La sfida impressionante della musica
Perché Gli impressionisti ci hanno già detto tutto? Provo a dare una risposta di getto. Ciò che contraddistingue l’arte impressionista è l’apertura infinita dell’orizzonte. Il fatto che dipingere en plein […]

Perché Gli impressionisti ci hanno già detto tutto? Provo a dare una risposta di getto. Ciò che contraddistingue l’arte impressionista è l’apertura infinita dell’orizzonte. Il fatto che dipingere en plein air (all’aria aperta) fosse fondamentalmente riuscire a raccogliere un’immagine del mondo e di se stessi meno squadrata, meno triangolare, più sensoriale, più emotiva, e quindi, in definitiva, più autentica.
La nostra prima impressione non è qualcosa da scartare, da rigettare perché troppo superficiale; al contrario, il rimanere rapiti di fronte alla realtà, che si manifesta sempre multicolore e multiforme, è esattamente la chiave d’accesso per entrare immediatamente, senza filtri, dentro il cuore delle cose. Il tradizionalismo sigilla lo sguardo dentro la scatola del passato nostalgico, e rimane cieco davanti al divenire miracoloso della vita. La modernità invece, quella dei Monet, dei Renoir, dei Degas, fino ad arrivare all’immenso Van Gogh, libera la mente da ogni residuo d’impero, e allontana la polvere del tempo che prepotentemente si accumula ovunque sopra ogni cosa, sopra ogni discorso.

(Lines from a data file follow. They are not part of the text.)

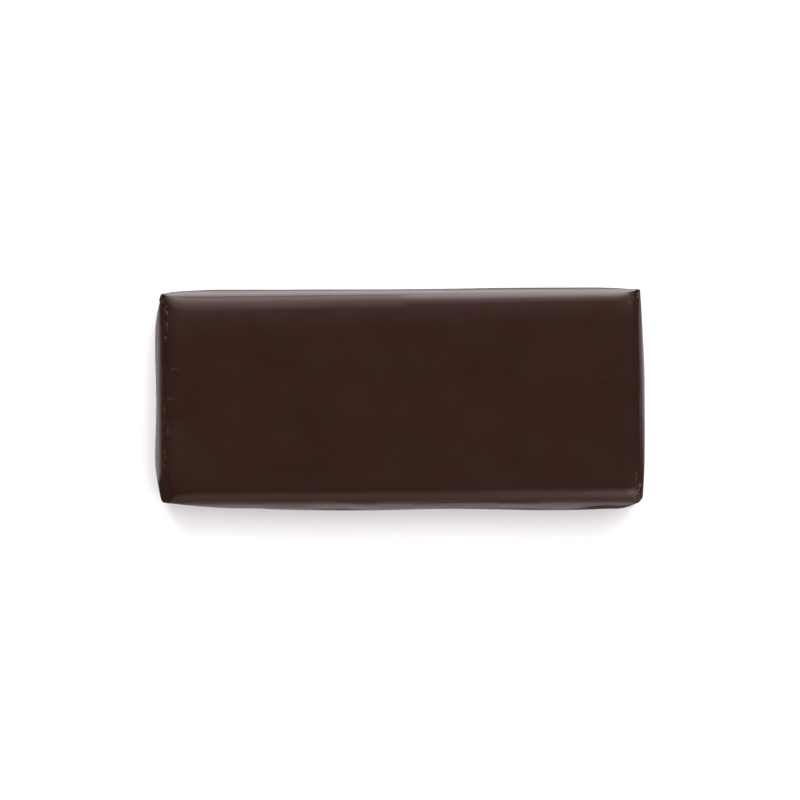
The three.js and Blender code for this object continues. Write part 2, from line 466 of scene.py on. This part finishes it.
def drape(form, point):
    """Lets the walls belly out, and the top face fall towards its edges."""
    halves = Vector((form.block_length / 2, form.block_width / 2))
    moved = Vector((0, 0))
    fall = 0
    for axis, (wall, share) in enumerate(walls_at(form, point.x, point.y)):
        along = 2 * halves[1 - axis]
        stand_out = stand_out_at(form, wall, share, point.z, along)
        at_wall = clamp(abs(point[axis]) / halves[axis]) ** WALL_REACH
        moved[axis] = math.copysign(at_wall * stand_out, point[axis])
        near_edge = clamp(1 - (halves[axis] - abs(point[axis])) / mix(*wall["band"], share))
        fall += mix(*wall["fall"], share) * near_edge ** 2 * held(wall["settle"], share * along, along)
    lengthened = point.x * (1 + form.length_run / form.block_length * point.y / form.block_width)
    widened = point.y * (1 + form.width_run / form.block_width * point.x / form.block_length)
    lowered = point.z - fall * clamp(point.z / form.height) ** TOP_REACH
    return Vector((lengthened + moved.x, widened + moved.y, lowered))


def gridded_cube(mesh, steps):
    """A cube from -1 to 1 whose faces are grids, with its own number of steps along each axis."""
    bmesh.ops.create_cube(mesh, size=2)
    for axis, count in enumerate(steps):
        along = [e for e in mesh.edges if abs(e.verts[0].co[axis] - e.verts[1].co[axis]) > 1]
        bmesh.ops.subdivide_edges(mesh, edges=along, cuts=count - 1, use_grid_fill=True)


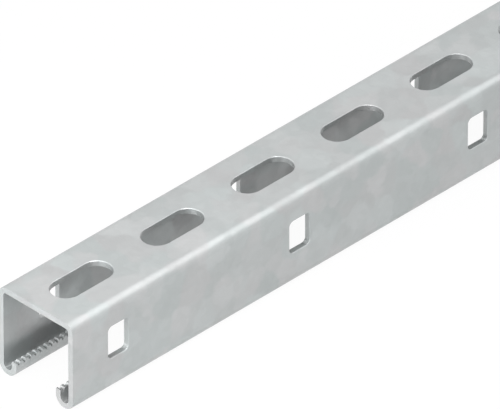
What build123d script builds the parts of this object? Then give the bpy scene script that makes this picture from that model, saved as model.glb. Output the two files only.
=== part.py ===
"""Slotted strut channel: one length of roll-formed, galvanised strip, 41 x 41 x 2.5 mm, 300 mm long.

It stands as stocked on a level floor: slotted back up, open mouth down, resting on the two rolled lips.
The length runs along X, the width along Y, and the lowest point is at Z = 0.
"""
from build123d import *
import os

# ---- driving sizes, mm -------------------------------------------------------------------------------------
LENGTH = 300.0        # cut length
WIDTH = 41.0          # over the side walls
HEIGHT = 41.0         # from the rolled lips to the slotted back
WALL = 2.5            # thickness of the strip, the same all round the section
BACK_RADIUS = 4.0     # outside radius of the two bends beside the slotted back
MOUTH = 22.0          # gap between the two lips
LIP_TOP = 7.5         # height of the lips' toothed edges above the lowest point

TOOTH_PITCH = 3.0     # serrated lips: V notches pressed across each lip's edge
NOTCH_DEPTH = 1.4
NOTCH_MOUTH = 1.8     # width of a notch at the lip's edge; what is left between two is a tooth's flat top
NOTCH_FLOOR = 0.3     # width at its root
LIP_CHAMFER = 0.25    # eases the lip's edge along both of its faces

SLOT_PITCH = 50.0     # slots in the back
SLOT_LENGTH = 30.0
SLOT_WIDTH = 13.0

SIDE_PITCH = 100.0    # upright windows in the side walls, in line with every other slot
SIDE_WIDTH = 11.0
SIDE_HEIGHT = 15.0
SIDE_CORNER = 2.0     # radius of a window's corners
SIDE_MID = 23.1       # height of a window's middle

RIM_CHAMFER = 0.25    # the rim round each slot and window, broken on the strip's outside

CUT_CLEAR = 1.0       # how far the cutting shapes run past the metal

# ---- what follows from them --------------------------------------------------------------------------------
half_width = WIDTH / 2
lip_face = MOUTH / 2                              # each lip's face towards the mouth
lip_radius = (half_width - lip_face) / 2          # a wall turns in and back up round half a circle
lip_mid = half_width - lip_radius                 # where that half circle has its centre


def stations(pitch):
    """Places along X at this pitch, the first and the last half a pitch in from the ends."""
    count = round(LENGTH / pitch)
    return [(i - (count - 1) / 2) * pitch for i in range(count)]


slot_stations = stations(SLOT_PITCH)
side_stations = slot_stations[::round(SIDE_PITCH / SLOT_PITCH)]


def half_outline(side, inset):
    """One side of the strip's outline in the YZ plane, `inset` in from the outside face: from the lip's edge
    round the lip, up the wall and round the bend to the middle of the back."""
    lip_r = lip_radius - inset
    back_r = BACK_RADIUS - inset
    wall_y = half_width - inset
    back_z = HEIGHT - inset
    lip_y = lip_mid - lip_r
    add(Line((side * lip_y, LIP_TOP), (side * lip_y, lip_radius)))
    add(ThreePointArc((side * lip_y, lip_radius), (side * lip_mid, lip_radius - lip_r), (side * wall_y, lip_radius)))
    add(Line((side * wall_y, lip_radius), (side * wall_y, back_z - back_r)))
    add(RadiusArc((side * wall_y, back_z - back_r), (side * (wall_y - back_r), back_z), -side * back_r))
    add(Line((side * (wall_y - back_r), back_z), (0, back_z)))


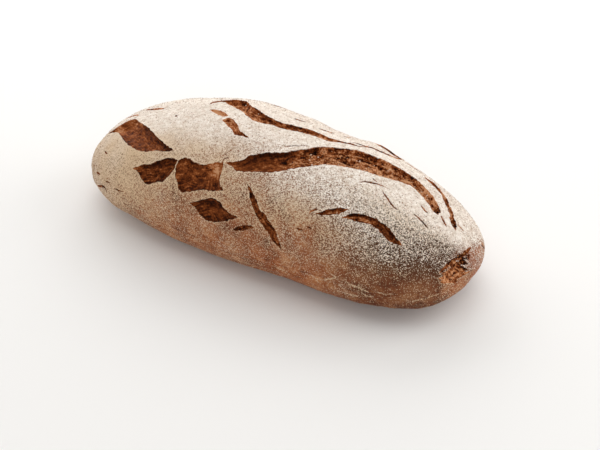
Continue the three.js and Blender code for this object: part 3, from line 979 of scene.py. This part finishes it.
lumpy = add("Math", {0: uneven, 1: LUMPY, 2: pattern["powder"]}, operation="MULTIPLY_ADD")
floury = add("ValToRGB", {"Fac": lumpy},
             stops=[(0.1, "#c2ae98"), (0.32, "#d8c9b8"), (0.6, "#f3e8dc"), (0.8, "#fff9f0")])
curls = add("Math", {0: pattern["curls"], 1: 0.5}, operation="SUBTRACT")  # 0.5 is its middle
curls = add("Math", {0: curls}, operation="ABSOLUTE")
curls = add("MapRange", {"Value": curls, "From Max": CURL_WIDTH, "To Min": CURLED, "To Max": 0})
for share, tone in ((curls, "#bd9a80"), (number["tan"], "#dabe9c")):
    floury = add("Mix", {"Factor": share, "A": floury, "B": tone}, data_type="RGBA")
dusted = add("Mix", {"Factor": cover, "A": bare, "B": floury}, data_type="RGBA")
print("with flour there are", len(crust.node_tree.nodes), "nodes")

# %% [markdown]
# ## The floured crust: torn crumb
#
# Torn crumb is orange brown on its thin strands, and its pores are painted darkest, as painted
# shade. Its height says which is which, so a ramp of colours follows the height: painted shade
# low down, baking colours higher, and a painted sheen in its palest, greyest colours. Fine grit
# and strands that are too small for the mesh go on top, and paint the light and shade of that
# relief.

# %% The floured crust: torn crumb
STRANDED = 0.6  # how much the strands count against the grit
GRITTY, SOFT = 1.3, 0.3  # how far these two vary the baking colour and the painted shade of relief too small for the mesh, and how far the browning does
RIM = (0.4, 0.65)  # mm inside an edge over which flour gives way to crumb, plus the nibbles

gritty = add("Mix", {"Factor": STRANDED, "A": pattern["grit"], "B": pattern["strands"]})
gritty = add("MapRange", {"Value": gritty, "To Min": -GRITTY, "To Max": GRITTY})
lifted = add("MapRange", {"Value": pattern["browning"], "To Min": -SOFT, "To Max": SOFT})
lifted = add("Math", {0: lifted, 1: number["baked"]}, operation="ADD")
lifted = add("Math", {0: gritty, 1: number["grit"], 2: lifted}, operation="MULTIPLY_ADD")
# The ramp's darkest colours are painted shade in the pores, and its palest, greyest ones a painted
# sheen.
torn_colour = add("ValToRGB", {"Fac": lifted},
                  stops=[(0, "#180500"), (0.3, "#4a1c02"), (0.6, "#84431b"), (0.8, "#b0693a"),
                         (1, "#d49d72")])
rim_line = add("Math", {0: pattern["nibbles"], 1: number["torn"]}, operation="ADD")
is_torn = add("MapRange", {"Value": rim_line, "From Min": RIM[0], "From Max": RIM[1]},
              interpolation_type="SMOOTHSTEP")
colour = add("Mix", {"Factor": is_torn, "A": dusted, "B": torn_colour}, data_type="RGBA")
print("with torn crumb there are", len(crust.node_tree.nodes), "nodes")

# %% [markdown]
# ## The floured crust: gloss and grain
#
# Dry flour has no gloss, and bare crust and torn floors have a dull sheen from baked sugars.
# Grains stand a tenth of a millimetre proud, which only bump can afford.

# %% The floured crust: gloss and grain
BARE_ROUGH, FLOUR_ROUGH, CRUMB_ROUGH = 0.7, 0.95, 0.75
GRAIN_SHARE, BUMP = 0.2, 0.5 * MM  # how much of the bump is grains, and its height

matt = add("MapRange", {"Value": cover, "To Min": BARE_ROUGH, "To Max": FLOUR_ROUGH})
matt = add("Mix", {"Factor": is_torn, "A": matt, "B": CRUMB_ROUGH})
heights = add("Math", {0: cover, 1: GRAIN_SHARE, 2: pattern["powder"]}, operation="MULTIPLY_ADD")
bumps = add("Bump", {"Height": heights, "Distance": BUMP})
fill_sockets(crust, crust_shader, {"Base Color": colour, "Roughness": matt, "Normal": bumps})
loaf.data.materials.append(crust)
print("the crust's finish has", len(crust.node_tree.nodes), "nodes")

# %% [markdown]
# ## Scattered pieces
#
# Flour, bran and crumbs also lie loose. Particles would be lost on export, so the pieces of one
# kind are a single mesh: a small solid copied to random triangles of the loaf, more often where a
# density is high, and laid on the surface.

# %% Scattered pieces
LOPSIDED, FLAT = (0.6, 1.0), 0.6  # how much a piece's radii differ, and how flat it lies
corners = surface[triangles]
normal = np.cross(corners[:, 1] - corners[:, 0], corners[:, 2] - corners[:, 0])
area = np.linalg.norm(normal, axis=1) / 2


def scatter(name, count, radii, lift, density, shape, seed, **numbers):
    """Copies of a small shape strewn over the loaf, thickest where the density is high. Radii are
    the least and the greatest, and the shape is its points and triangles."""
    rng = np.random.default_rng(seed)
    weight = area * np.maximum(density, 0)[triangles].mean(axis=1)
    chosen = rng.choice(len(triangles), count, p=weight / weight.sum())
    share = rng.dirichlet((1, 1, 1), count)
    place = (corners[chosen] * share[:, :, None]).sum(axis=1)
    up = normal[chosen] / (2 * area[chosen, None])
    side = np.cross(up, rng.normal(size=(count, 3)))
    side /= np.linalg.norm(side, axis=1, keepdims=True)
    axes = np.stack([side, np.cross(up, side), up], axis=1)
    ball, faces = shape
    size = rng.uniform(*radii, (count, 1)) * rng.uniform(*LOPSIDED, (count, 3)) * (1, 1, FLAT)
    points = np.einsum("vk,nk,nkd->nvd", ball, size, axes) + (place + up * lift)[:, None]
    index = faces[None] + len(ball) * np.arange(count)[:, None, None]
    kept = {key: np.repeat((values[triangles[chosen]] * share).sum(axis=1), len(ball))
            for key, values in numbers.items()}
    kept["shade"] = np.repeat(rng.uniform(0, 1, count), len(ball))
    made = make_mesh(name, points.reshape(-1, 3), index.reshape(-1, 3), False, **kept)
    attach(made, "root")
    print(name, "has", index.size // 3, "triangles")
    return made


print("pieces can lie on", int(area.sum() / 100), "square centimetres")

# %% [markdown]
# ## Loose flour and bran
#
# Flour lies loose where the cover is half worn, and flakes of bran, the grain's dark hull, where
# it is thick. There are thousands, so each has only eight faces.

# %% Loose flour and bran
OCTAHEDRON = (
    np.array([(1, 0, 0), (-1, 0, 0), (0, 1, 0), (0, -1, 0), (0, 0, 1), (0, 0, -1)], float),
    np.array([(0, 2, 4), (2, 1, 4), (1, 3, 4), (3, 0, 4), (2, 0, 5), (1, 2, 5), (3, 1, 5),
              (0, 3, 5)]),
)
OFF_SPLITS, OFF_BASE = (0.2, 0.8), (108, 114)  # mm from an edge, and roll, that they stay off
LEAST_LOOSE = 0.1  # density of loose flour where the cover is full or gone
WORN, WORN_REACH = 0.5, 0.28  # share of the cover where it is densest, and how far round that
FLAKY, FLAKIER = 0.12, 0.8  # density of bran in full flour, and what black crust adds to it

on_crust = smooth_step(-torn, *OFF_SPLITS) * (1 - smooth_step(np.abs(roll), *OFF_BASE))
half_worn = np.exp(-(((flour - WORN) / WORN_REACH) ** 2))
loose = on_crust * (LEAST_LOOSE + (1 - LEAST_LOOSE) * half_worn)
meal = scatter("flour_grains", count=24000, radii=(0.2, 0.42), lift=0.1, density=loose,
               shape=OCTAHEDRON, seed=11, tan=tan)
flaky = np.clip(flour, 0, 1) * (FLAKY + FLAKIER * black)
bran = scatter("bran_flakes", count=6000, radii=(0.25, 0.5), lift=0.05,
               density=on_crust * flaky, shape=OCTAHEDRON, seed=12, black=black)


def two_way_finish(pieces, name, attribute, usual, changed, roughness):
    """Finishes pieces in shades between two colours, one shade each, that go over to two others
    as an attribute goes from 0 to 1."""
    material, shader, add = new_material(name, Roughness=roughness, Specular_IOR_Level=0.2)
    shade, changing = (add("Attribute", {}, out="Fac", attribute_name=one)
                       for one in ("shade", attribute))
    ends = [add("Mix", {"Factor": shade, "A": dark, "B": light}, data_type="RGBA")
            for dark, light in (usual, changed)]
    mixed = add("Mix", {"Factor": changing, "A": ends[0], "B": ends[1]}, data_type="RGBA")
    fill_sockets(material, shader, {"Base Color": mixed})
    pieces.data.materials.append(material)


# Rye meal, ground coarse: chalky and matt, and tan where the oven toasted it.
two_way_finish(meal, "rye_meal", "tan", ("#cfbeac", "#f3ece2"), ("#b8946f", "#dfc8a8"), 0.95)
# Rye bran, rolled flat by the mill: a little smoother, and red brown, or grey in the dark crust.
two_way_finish(bran, "rye_bran", "black", ("#6b3a20", "#a9744c"), ("#332820", "#80705a"), 0.8)

# %% [markdown]
# ## Crumbs
#
# Crumbs broke off where the torn floors are roughest. They are few and larger, so each has twenty
# faces, and its points are the corners of three golden rectangles at right angles.

# %% Crumbs
GOLDEN = (1 + math.sqrt(5)) / 2
rectangle = np.array([(-1, GOLDEN, 0), (1, GOLDEN, 0), (-1, -GOLDEN, 0), (1, -GOLDEN, 0)])
ICOSAHEDRON = (
    np.concatenate([np.roll(rectangle, i, axis=1) for i in range(3)]) / math.hypot(1, GOLDEN),
    np.array([(0, 11, 5), (0, 5, 1), (0, 1, 7), (0, 7, 10), (0, 10, 11), (1, 5, 9), (5, 11, 4),
              (11, 10, 2), (10, 7, 6), (7, 1, 8), (3, 9, 4), (3, 4, 2), (3, 2, 6), (3, 6, 8),
              (3, 8, 9), (4, 9, 5), (2, 4, 11), (6, 2, 10), (8, 6, 7), (9, 8, 1)]),
)
CRUMBLY_FROM, FIRM = (0.3, 1.2), 0.9  # mm inside an edge, and the roughness that sheds none
crumbly = smooth_step(torn, *CRUMBLY_FROM) * np.maximum(roughness - FIRM, 0)
crumbs = scatter("torn_crumbs", count=900, radii=(0.4, 0.95), lift=0.1, density=crumbly,
                 shape=ICOSAHEDRON, seed=13)

# Baked rye crumb, torn and dried: matt, from nearly black to golden, and a few pale ones that are
# painted glints.
rye_crumb, shader, add = new_material("baked_rye_crumb", Roughness=0.7, Specular_IOR_Level=0.3)
shade = add("Attribute", {}, out="Fac", attribute_name="shade")
crumb_colour = add("ValToRGB", {"Fac": shade},
                   stops=[(0, "#4a2009"), (0.5, "#a05c2c"), (0.9, "#c88a54"), (1, "#e6d3c0")])
fill_sockets(rye_crumb, shader, {"Base Color": crumb_colour})
crumbs.data.materials.append(rye_crumb)

# %% [markdown]
# ## Floor
#
# The loaf rests on a pale board, painted matt, that reaches past the edges of the view.

# %% Floor
FLOOR_REACH = 4000  # mm
square = np.array([(-1, -1, 0), (1, -1, 0), (1, 1, 0), (-1, 1, 0)]) * FLOOR_REACH
floor = make_mesh("floor", square, np.array([(0, 1, 2), (0, 2, 3)]))
# Painted wood, rubbed down: matt enough that the loaf doesn't mirror in it.
floor.data.materials.append(new_material("pale_board", Base_Color="#f4f2ef", Roughness=0.9)[0])
print("the floor is", 2 * FLOOR_REACH * MM, "m wide")

# %% [markdown]
# ## Light
#
# Two windows behind the loaf and a pale ceiling make its ridge the brightest part, and let the
# front flank fall off into shade. Two weaker lights open the shade, as white cards would. All are
# large, so every shadow is soft.

# %% Light
WORLD_STRENGTH, LIGHT_SIZE = 0.38, 1.4  # of the light from all round, and m a side of a light
# Degrees round from the front, degrees up, distance in m, and power in W.
LIGHTS = {
    "window_left": (212, 26, 1.6, 14),
    "window_right": (130, 28, 1.6, 11.5),
    "ceiling": (180, 86, 1.6, 5.2),
    "left_card": (-100, 25, 1.6, 8),
    "front_card": (30, 20, 1.8, 9),
}

world = bpy.data.worlds.new("studio")
world.use_nodes = True
background = world.node_tree.nodes["Background"].inputs
background["Color"].default_value = linear("#ffffff")
background["Strength"].default_value = WORLD_STRENGTH
bpy.context.scene.world = world
for name, (turn, rise, distance, power) in LIGHTS.items():
    light = bpy.data.lights.new(name, "AREA")
    light.size, light.energy = LIGHT_SIZE, power
    made = bpy.data.objects.new(name, light)
    bpy.context.scene.collection.objects.link(made)
    way = spherical(turn, rise)
    made.location = way * distance
    made.rotation_euler = (-way).to_track_quat("-Z", "Y").to_euler()
bpy.context.scene.view_settings.view_transform = "Standard"
bpy.context.scene.view_settings.look = "None"
print(len(LIGHTS), "lights")
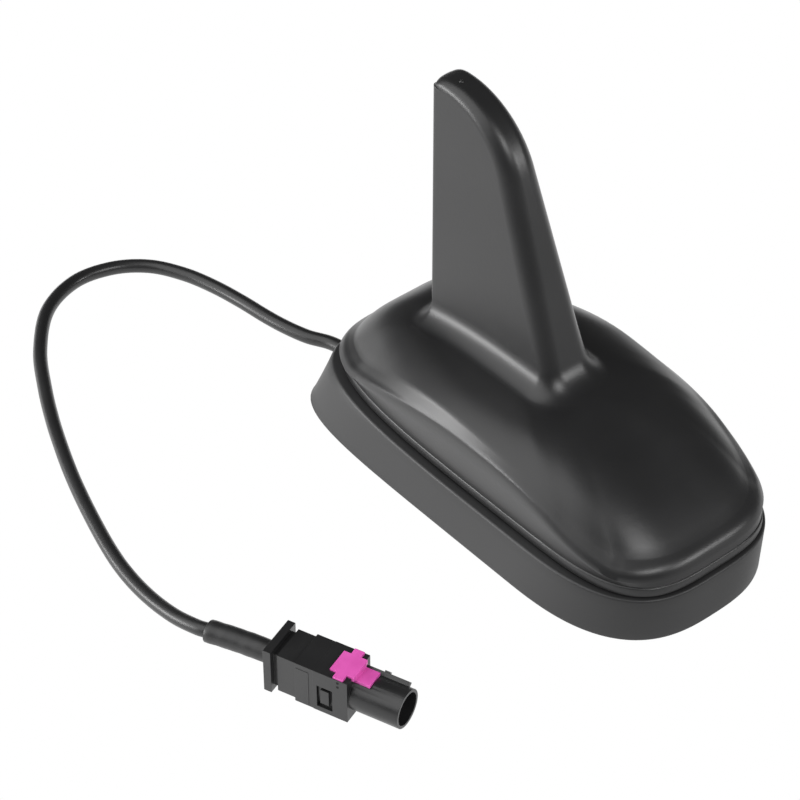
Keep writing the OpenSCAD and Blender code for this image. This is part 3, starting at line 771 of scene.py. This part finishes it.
# Small marks on the plug, in its own frame. The carrier's skin, and the panel on its side
CARRIER_AT, SKIN_IN = 7.2, 0.05
PANEL_FROM, PANEL_TO, PANEL_PROUD, PANEL_DEEP = 0.3, 3.3, 0.04, 0.3
PANEL_FOOT, PANEL_DROP = 0.3, 1.3
# The bump on the key rib: its turn about the plug's axis, and its two corners
RIB_TURN, RIB_BUMP = 50, ((-0.5, -24.6, 4.4), (0.5, -23.4, 5.55))
# The two sprue pits, shown as near-black discs of painted shade: place along the plug, depths under
# its top, and profile
PIT_AT, PIT_DROPS = 17.3, (0.75, 1.9)
PIT = ((0.32, -0.03), (0.32, 0.3), (0.01, 0.3), (0.01, -0.03))


def plug_point(u):
    """A point on the plug's axis, u in front of the flange's rear face."""
    cfg = settings().plug
    t = math.radians(cfg.turn)
    return Vector(cfg.at) + u * Vector((math.sin(t), -math.cos(t), 0))


def plug_frame():
    """Local X across, -Y towards the mouth and Z up, from the middle of the flange's rear."""
    cfg = settings().plug
    return Matrix.Translation(Vector(cfg.at)) @ Matrix.Rotation(math.radians(cfg.turn), 4, "Z")


def sleeve_point(s):
    """A point on the sleeve's middle line, s behind the plug's rear face."""
    length = settings().lead.sleeve_l
    return plug_point(-s) + (s / length) ** 2 * Vector((-1.2, 0.2, 0))


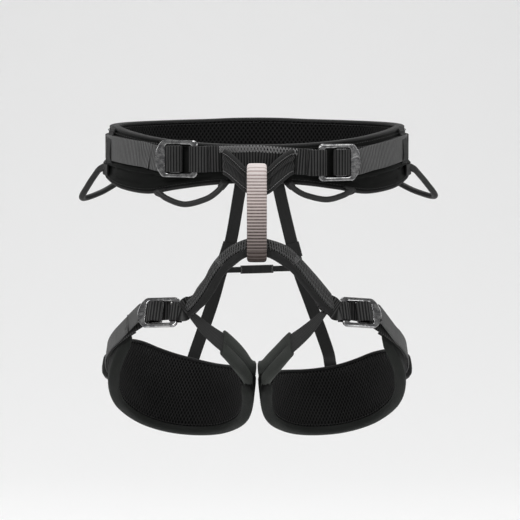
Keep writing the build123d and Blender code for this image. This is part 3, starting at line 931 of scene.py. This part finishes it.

La canzone di Roberto Michelangelo Giordi ci fa riscoprire la necessità del qui e ora. Ci ricorda, in punta di piedi, che la vera rivoluzione estetica risiede nell’atto poetico illuminante. Non lasciatevi ingannare dalla melodia malinconica, dalla voce bassa o dalle riprese video in bianco e nero. Questi non sono espedienti artistici per raggiungere una meta che non esiste più, sepolta in chissà quale ricordo dimenticato; ma sono piuttosto pennellate rapide con cui Giordi raccoglie, come in un flash simile ad un ricordo del futuro, l’immagine nascosta del presente. Spesso infatti si giudica negativamente chi si affretta a dare giudizi “di pancia” sulla realtà che ci circonda, sulle costellazioni di lampioni che incendiano la notte o sulle colline in lontananza che ancora soltanto si intravedono all’orizzonte. Se ascoltiamo il verbo ignobile dei grandi Giornaloni, essi dicono che questo giudizio, che proviene dal basso ventre, non ha alcuna legittimità, in quanto trattasi del frutto acerbo di un certo indottrinamento populista, disfattista e reazionario. Niente di più falso e insensato. Costoro non comprendono che è proprio l’impatto diretto con la voce, con il volto, con i lineamenti del corpo e con la poesia di un gesto che si auto-manifesta, nonostante la nostra volontà di negarci agli altri, che mi fa entrare in contatto con il vero; è esattamente questa nuda impressione che mi permette di scorgere, dietro la maschera della finitezza umana, quelle spiagge e primavere senza fine di cui narra, timidamente, il cantautore.
Salvare ciò che di buono ha partorito la modernità, intesa come epoca storica, significa anche avere cura delle sfumature e di ogni tenero riflesso di luce, evitando come la peste di cadere nell’omologazione e nel conformismo ideologico. Roberto Michelangelo Giordi vede il rischio di una fine tragica, di un’era votata al decadimento verticale. Ed è forse per questo motivo che dice: ci siamo confessati sottovoce. Cosa avrà detto alla sua anima, all’anima di tutti coloro che avvertono questo declino apocalittico, questa incertezza del disegno? Ovviamente la risposta rimane un segreto tra l’autore e la sua interiorità. Ma, purtroppo per lui, la camera caritatis di Giordi è la musica; è l’espressione vocale; è l’urlo ascetico e popolare che chiede all’amore di fare la sua parte. Dunque adesso, che è uscita questa sua nuova canzone, possiamo sperare in una — seppur misteriosa — risposta. Una cosa è certa: Noi non ci prenderemo nessun altro impegno. L’attimo da cogliere e da imprimere nei nostri cuori è questo qui, immediato, e non un altro. L’eterno è ora: è adesso! Buon ascolto.